Now we can define a method (Python’s name for a function) that randomly generates one of two measurement signals.
[6]:
import numpy as np
def measure(x,label):
"""Generate one of two signals with noise"""
if label==0:
m = np.ones_like(x) #flat background
else:
m = 1e-6*np.power(x,-4) + 1.0 #power law
# add noise
m += np.random.normal(loc=m, scale=0.25*m, size=x.shape[0])
return m
Let’s define a domain for the measurement (x), generate the data, and the create an xarray.Dataset
with it.
[7]:
import xarray as xr
#domain of the measurements (e.g., for scattering this would be q, for
#spectroscopy this would be wavelength or wavenumber)
x = np.geomspace(0.001,1.0,150)
# conduct 50 measurements and gather into an array
measurements = np.array([measure(x,label) for label in labels])
# add the measurement data to the dataset
ds['measurement'] = (['sample','x'],measurements)
ds['ground_truth_labels'] = (['sample'],labels)
ds['x'] = ('x',x)
ds
[7]:
<xarray.Dataset> Size: 124kB Dimensions: (sample: 100, component: 2, x: 150) Coordinates: * component (component) <U1 8B 'A' 'B' * x (x) float64 1kB 0.001 0.001047 0.001097 ... 0.9547 1.0 Dimensions without coordinates: sample Data variables: composition (sample, component) float64 2kB 1.935 4.339 ... 14.33 ground_truth_labels (sample) int64 800B 1 1 1 1 1 0 1 1 ... 1 0 1 1 0 1 1 1 measurement (sample, x) float64 120kB 2.047e+06 1.318e+06 ... 2.065
Now let’s plot the two groups of data
[8]:
for label, sub_ds in ds.groupby('ground_truth_labels'):
plt.figure()
sub_ds.measurement.plot.line(x='x',marker='.',ls='None',xscale='log',yscale='log',add_legend=False)
plt.title(f'Group {label}')
plt.show()


Composition Grid#
Okay, the final piece of data that you need to start is the composition grid. This grid defines the space that the agent will evaluate when choosing the next composition
[9]:
num_grid_points = 50
A_grid = np.linspace(0,10,num_grid_points)
B_grid = np.linspace(0,25,num_grid_points)
composition_grid = np.meshgrid(A_grid,B_grid)

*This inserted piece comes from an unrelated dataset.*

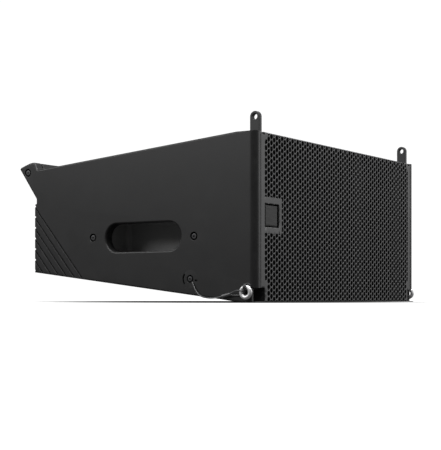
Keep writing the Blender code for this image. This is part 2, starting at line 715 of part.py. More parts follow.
def rigging_frame(side):
    """Vertical steel channel with its foot plate, open towards the side panel."""
    tag = side_name(side)
    w0, w1, d0, d1, sheet = CHANNEL.values()
    back = w1 - sheet
    corners = (outside(side, w0, d0, 0.0), outside(side, w1, d1, HEIGHT - 1.8))
    frame = boxes(f"rigging_frame_{tag}", [corners])
    corners = (outside(side, 10, d0 + sheet, -5), outside(side, back, d1 - sheet, HEIGHT + 5))
    cut(frame, boxes(f"channel_hollow_{tag}", [corners], CUTTERS))
    corners = (outside(side, 10, -5, FOOT_PLATE), outside(side, back, d0 + sheet + 0.5, RECEIVER_TOP))
    cut(frame, boxes(f"channel_mouth_{tag}", [corners], CUTTERS))
    badge = outside(side, BADGE_INSET, 0, BADGE_Z)
    corners = (badge + Vector((-21.5, -5, -18.5)), badge + Vector((21.5, d0 + sheet, 18.5)))
    cut(frame, boxes(f"badge_relief_{tag}", [corners], CUTTERS))
    corners = (outside(side, 1.0, 0.4, 0.0), outside(side, w1 - 1.0, 4.6, FOOT_PLATE))
    join(frame, boxes(f"foot_plate_{tag}", [corners], CUTTERS))
    ends = (outside(side, 22, LINK_DEPTH_AT, PIN_Z), outside(side, 40, LINK_DEPTH_AT, PIN_Z), 4.4)
    cut(frame, rods(f"channel_pin_hole_{tag}", [ends], CUTTERS))
    finish(frame, "black_steel")


def front_link(side):
    """Flat steel link: its bar runs in the channel and its round-ended tab stands above the box."""
    tag = side_name(side)
    half = LINK_WIDTH / 2
    top = TAB_HOLE_Z
    outline = [(LINK_DEPTH_AT - half, 252.6), (LINK_DEPTH_AT + half, 252.6)]
    for step in range(17):
        turn = math.radians(step * 180 / 16)
        outline.append((LINK_DEPTH_AT + half * math.cos(turn), top + half * math.sin(turn)))
    inner = WIDTH / 2 - LINK_INNER
    outer = inner - LINK_THICKNESS
    origin = (side * (inner + outer) / 2, LINK_DEPTH_AT - DEPTH / 2, LINK_FOOT)
    x0 = side * (inner - 0.4)
    x1 = side * (outer + 0.4)
    link = profile_plate(f"front_link_{tag}", outline, x0, x1, origin=origin)
    low = world(side * inner, LINK_DEPTH_AT - half, LINK_FOOT)
    corners = (low, world(side * outer, LINK_DEPTH_AT + half, 253.0))
    join(link, boxes(f"link_bar_{tag}", [corners], CUTTERS))
    near = world(side * (inner + 5), LINK_DEPTH_AT, top)
    far = world(side * (outer - 5), LINK_DEPTH_AT, top)
    cut(link, rods(f"link_hole_{tag}", [(near, far, TAB_HOLE_RADIUS)], CUTTERS))
    finish(link, "black_steel")


def pin_and_ring(name, place, out, length):
    """A pin along x with a flat-sided head, and the pull ring through that head.

    place is on the pin's axis at the seat of its collar, and out is +1 or -1 towards its head.
    """
    place = Vector(place)
    way = Vector((out, 0, 0))
    outline = [(0.0, 1.5), (6.2, 1.5), (6.2, 0.0), (PIN_RADIUS, 0.0), (PIN_RADIUS, -length + 1.5)]
    outline += [(PIN_RADIUS - 1.2, -length), (0.0, -length)]
    pin = turned(name, outline, place, way, sides=16)
    near = place + way * 1.0
    far = place + way * (RING_OUT + RING_EYE + 1.8)
    blade = Vector((0, 2.0, RING_EYE + 2.0))
    join(pin, boxes(name + "_head", [(near - blade, far + blade)]))
    eye = place + way * (RING_OUT - GAP)
    reach = Vector((0, 9, 0))
    cut(pin, rods(name + "_hole", [(eye - reach, eye + reach, RING_EYE)], CUTTERS, sides=16))
    finish(pin, "chrome")
    middle = eye - Vector((0, 0, RING_RADIUS))
    ring = torus(name.replace("pin", "pin_ring"), middle, (1, 0, 0), RING_RADIUS, RING_WIRE)
    shift = Matrix.Translation(Vector((0, 0, -RING_RADIUS * MM)))
    bpy.context.view_layer.update()
    ring.data.transform(shift @ ring.matrix_world.to_3x3().to_4x4())
    ring.matrix_world = Matrix.Translation(eye * MM)
    finish(ring, "chrome")


def lanyard(side):
    tag = side_name(side)
    place = [outside(side, w, depth, z) for depth, z, w in LANYARD_ROUTE]
    finish(tube(f"lanyard_{tag}", smooth_route(place, 4.0), WIRE_RADIUS), "coated_wire")
    loop_points = smooth_route([outside(side, w, depth, z) for depth, z, w in EYE_ROUTE], 2.6)
    loop = curve_to_mesh(f"eye_loop_{tag}", tube(f"eye_wire_{tag}", loop_points, 0.9), CUTTERS)
    ends = [outside(side, w, depth, z) for depth, z, w in FERRULE]
    eye = rods(f"lanyard_eye_{tag}", [(*ends, FERRULE_RADIUS)], sides=16)
    join(eye, loop)
    finish(eye, "coated_wire")
    anchor_outline = [(3.0, 0.0), (ANCHOR_RADIUS, 0.0), (ANCHOR_RADIUS, -1.8), (3.0, -1.8)]
    place = outside(side, 0.4, *ANCHOR)
    anchor = turned(f"lanyard_anchor_{tag}", anchor_outline, place, (side, 0, 0), closed=True, sides=32)
    finish(anchor, "black_steel")
    screw(f"lanyard_screw_{tag}", side, *ANCHOR, -2.2, 5.2, 17.0)


# ---------------------------------------------------------------- rear rigging and connectors

def rear_rigging():
    depth, z = ARM_PIVOT
    bracket = boxes("rear_bracket", [(
        world(-CHEEK_OUTER, SLOT_FRONT + GAP, 172.0), world(CHEEK_OUTER, 452.0, 218.0))])
    cut(bracket, boxes("bracket_slot", [(
        world(-CHEEK_INNER, SLOT_FRONT + GAP + 2.4, 165.0), world(CHEEK_INNER, 460.0, 225.0))], CUTTERS))
    flange = boxes("bracket_flange", [(
        world(-22.0, SLOT_FRONT + GAP, 182.0), world(22.0, SLOT_FRONT + GAP + 2.4, 216.0))], CUTTERS)
    join(bracket, flange)
    cut(bracket, rods("bracket_bore", [(world(-20, depth, z), world(20, depth, z), 4.3)], CUTTERS))
    finish(bracket, "black_steel")

    plate = REAR_FACE + GAP
    receiver = boxes("rear_receiver", [(world(-CHEEK_OUTER, plate, 50.0), world(CHEEK_OUTER, 450.0, 108.0))])
    cut(receiver, boxes("receiver_slot", [(
        world(-CHEEK_INNER, plate + 2.4, 40.0), world(CHEEK_INNER, 460.0, 120.0))], CUTTERS))
    join(receiver, boxes("receiver_flange", [(
        world(-22.0, plate, 54.0), world(22.0, plate + 2.4, 104.0))], CUTTERS))
    splay = []
    for index in range(3):
        height = 62.0 + index * 17.0
        splay.append((world(-20, depth, height), world(20, depth, height), PIN_RADIUS + 0.3))
    cut(receiver, rods("splay_holes", splay, CUTTERS, sides=12))
    finish(receiver, "black_steel")

    half = ARM_WIDTH / 2
    outline = []
    for centre, first in ((z, 0), (z - ARM_LENGTH + ARM_WIDTH, 180)):
        for step in range(13):
            turn = math.radians(first + step * 15)
            outline.append((depth + half * math.cos(turn), centre + half * math.sin(turn)))
    pivot = world(0, depth, z)
    arm = profile_plate("rear_arm", outline, -ARM_HALF_THICKNESS, ARM_HALF_THICKNESS, origin=pivot)
    holes = []
    for drop, radius in ((0, 4.3), (ARM_LENGTH - ARM_WIDTH, PIN_RADIUS + 0.3)):
        holes.append((world(-9, depth, z - drop), world(9, depth, z - drop), radius))
    cut(arm, rods("arm_holes", holes, CUTTERS))
    finish(arm, "black_steel")

    bolt = [(0.0, 11.2), (6.0, 11.2), (6.0, 8.0), (4.0, 8.0)]
    bolt += [(radius, -height) for radius, height in reversed(bolt)]
    finish(turned("rear_arm_pivot", bolt, pivot, (1, 0, 0), sides=24), "black_steel")
    seat = world(-ARM_HALF_THICKNESS - GAP, depth, z - ARM_LENGTH + ARM_WIDTH)
    pin_and_ring("rear_pin", seat, -1, 2 * ARM_HALF_THICKNESS + 7)


def input_panel():
    half_x, half_z = PLATE_HALF
    face = REAR_FACE + GAP
    low = world(PLATE_X - half_x, face, PLATE_Z - half_z)
    plate = boxes("input_plate", [(low, world(PLATE_X + half_x, face + 2.0, PLATE_Z + half_z))])
    openings = []
    for way in (-1, 1):
        z = PLATE_Z + way * SOCKET_SPACING / 2
        openings.append((world(PLATE_X, 410, z), world(PLATE_X, 430, z), SOCKET_RADIUS))
    cut(plate, rods("socket_openings", openings, CUTTERS, sides=32))
    screw_holes = []
    for way in (-1, 1):
        z = PLATE_Z + way * (half_z - 4)
        screw_holes.append((world(PLATE_X, 410, z), world(PLATE_X, 430, z), 1.9))
    cut(plate, rods("plate_screw_holes", screw_holes, CUTTERS, sides=16))
    finish(plate, "black_steel")
    for name, way in (("lower", -1), ("upper", 1)):
        bolt = [(0.0, 2.0), (3.2, 2.0), (3.2, 0.0), (1.5, 0.0), (1.5, -12.0), (0.0, -12.0)]
        place = world(PLATE_X, face + 2.0 + GAP, PLATE_Z + way * (half_z - 4))
        finish(turned(f"input_plate_screw_{name}", bolt, place, (0, 1, 0), sides=12), "black_steel")
        z = PLATE_Z + way * SOCKET_SPACING / 2
        outline = [
            (0.0, -15.0), (9.6, -15.0), (9.6, 1.6), (SOCKET_RADIUS + 3, 1.6),
            (SOCKET_RADIUS + 3, 0.0), (SOCKET_RADIUS - GAP, 0.0), (SOCKET_RADIUS - GAP, -22.0), (0.0, -22.0),
        ]
        place = world(PLATE_X, face + 2.0 + GAP, z)
        socket = turned(f"input_socket_{name}", outline, place, (0, 1, 0), sides=24)
        finish(socket, "socket_plastic")


def build():
    for side in (-1, 1):
        side_panel(side)
        handle_cup(side)
        side_fixings(side)
        rigging_frame(side)
        front_link(side)
        pin_and_ring(f"pin_{side_name(side)}", outside(side, -GAP, LINK_DEPTH_AT, PIN_Z), side, 33.0)
        lanyard(side)
        woofer(side)
    cabinet_panels()
    front_baffle()
    rear_beam()
    grille()
    grille_foam()
    high_frequency()
    crossover()
    rear_rigging()
    input_panel()


build()
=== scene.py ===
import json
import math

import bmesh
import bpy
from mathutils import Matrix, Vector

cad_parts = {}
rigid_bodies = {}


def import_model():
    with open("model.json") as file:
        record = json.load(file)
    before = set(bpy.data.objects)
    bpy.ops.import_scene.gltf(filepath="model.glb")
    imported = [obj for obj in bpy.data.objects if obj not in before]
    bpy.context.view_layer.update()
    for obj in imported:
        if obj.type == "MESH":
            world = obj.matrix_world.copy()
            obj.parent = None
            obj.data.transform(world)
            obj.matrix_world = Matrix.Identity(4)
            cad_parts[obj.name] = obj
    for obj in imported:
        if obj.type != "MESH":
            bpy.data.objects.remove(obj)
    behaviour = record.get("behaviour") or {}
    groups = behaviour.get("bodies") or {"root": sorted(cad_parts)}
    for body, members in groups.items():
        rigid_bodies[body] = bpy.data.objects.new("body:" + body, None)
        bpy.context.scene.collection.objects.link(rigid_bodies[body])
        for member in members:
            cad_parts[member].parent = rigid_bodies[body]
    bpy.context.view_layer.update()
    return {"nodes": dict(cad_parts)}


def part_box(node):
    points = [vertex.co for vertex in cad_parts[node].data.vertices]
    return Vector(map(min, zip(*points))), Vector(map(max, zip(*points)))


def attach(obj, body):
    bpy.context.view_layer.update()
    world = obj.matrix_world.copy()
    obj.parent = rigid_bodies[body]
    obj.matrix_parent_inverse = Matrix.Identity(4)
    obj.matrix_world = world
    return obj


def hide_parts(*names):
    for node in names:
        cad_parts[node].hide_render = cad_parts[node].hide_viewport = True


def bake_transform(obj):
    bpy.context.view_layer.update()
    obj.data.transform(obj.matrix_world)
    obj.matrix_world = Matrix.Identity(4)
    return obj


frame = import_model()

# Looks of the compact line array loudspeaker. Points are (x, depth, z) in millimetres: x from the
# middle of the box, depth behind its front plane, z above the floor.

MM = 0.001


def box_mm(node):
    """A CAD node's lowest and highest corners, in millimetres."""
    low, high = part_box(node)
    return Vector([round(v / MM, 2) for v in low]), Vector([round(v / MM, 2) for v in high])


# Driving dimensions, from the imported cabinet
SIDE_LOW, SIDE_HIGH = box_mm("side_panel_left")
HALF = -SIDE_LOW.x
FRONT = SIDE_LOW.y
DEPTH = SIDE_HIGH.y - SIDE_LOW.y
HEIGHT = SIDE_HIGH.z
SIDE_PLY = SIDE_HIGH.x - SIDE_LOW.x
GAP = 0.3
PLY = 15.0
FLAT_TOP = 34.0
FLAT_BOTTOM = 23.6
TOP_SLOPE = 0.0894
BOTTOM_SLOPE = 0.121
REAR_FACE = 420.3
RIB_CREST = 424.0
EDGE_RADIUS = 11.0
RECEIVER_TOP = 21.5
SIDE_RIM = 2.6

# Rib grooves on the rear of each side panel
GROOVE_COUNT = 6
GROOVE_TOP = 156.8
GROOVE_PITCH = 17.45
GROOVE_ANGLE = math.radians(49.6)
GROOVE_DEPTH = 2.6

# Side fittings, as (depth, z)
HANDLE_AT = (204.0, 100.4)
HANDLE_SIZE = (144.0, 44.0)
HANDLE_SCREWS = {"front": (108.2, 99.1), "rear": (301.2, 101.8)}
BEAM_SCREW = (438.1, 212.0)
ANCHOR = (115.0, 35.2)
ANCHOR_RADIUS = 14.0
ANCHOR_SLOT = (11.2, 13.5, 143, 217)     # inner and outer radius, first and last angle
PIN_AT = (13.05, 22.5)
PIN_BORE = 4.4
SCREW_RECESS = 6.2
RECESS_DROP = 7.0
FOOT_SKIN = 5.5
FOOT_DEPTH = 24.0
CHANNEL_INSET = 29.9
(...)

composition_grid = np.array([composition_grid[0].ravel(),composition_grid[1].ravel()]).T
ds['composition_grid'] = (['grid','component'],composition_grid)
ds
[9]:
<xarray.Dataset> Size: 164kB Dimensions: (sample: 100, component: 2, x: 150, grid: 2500) Coordinates: * component (component) <U1 8B 'A' 'B' * x (x) float64 1kB 0.001 0.001047 0.001097 ... 0.9547 1.0 Dimensions without coordinates: sample, grid Data variables: composition (sample, component) float64 2kB 1.935 4.339 ... 14.33 ground_truth_labels (sample) int64 800B 1 1 1 1 1 0 1 1 ... 1 0 1 1 0 1 1 1 measurement (sample, x) float64 120kB 2.047e+06 1.318e+06 ... 2.065 composition_grid (grid, component) float64 40kB 0.0 0.0 ... 10.0 25.0
Let’s inspect the grid in a plot
[10]:
ds.composition_grid.to_dataset('component').plot.scatter(x='A',y='B',edgecolor='None')
plt.show()

Saving the Dataset to disk#
We can save this dataset to disk for use in other notebooks or to memorialize the input data used in a calculation. We’ll use the netcdf
format for this:
[11]:
ds.to_netcdf('../data/example_dataset.nc')
Conclusion#
In this notebook, we demonstrated how to build an xarray.Dataset
from scratch.
We:
Created an empty dataset
Added composition data for samples
Added ground truth labels for the samples
Added simulated measurement data
Added a composition grid for the agent to explore
Saved the dataset to disk in netCDF format
The resulting dataset contains all the necessary components for training and evaluating an active learning agent:
Sample compositions and their corresponding measurements
Ground truth labels for validation
A grid defining the composition space for exploration
This dataset structure represents a typical format expected by many agent pipelines in AFL.double_agent
. The exact variables and variable names will change with the pipeline, but the concept of having measurement data and composition information that shares dimensions is a foundational feature of analyzing formulations and materials problems where the composition is varying.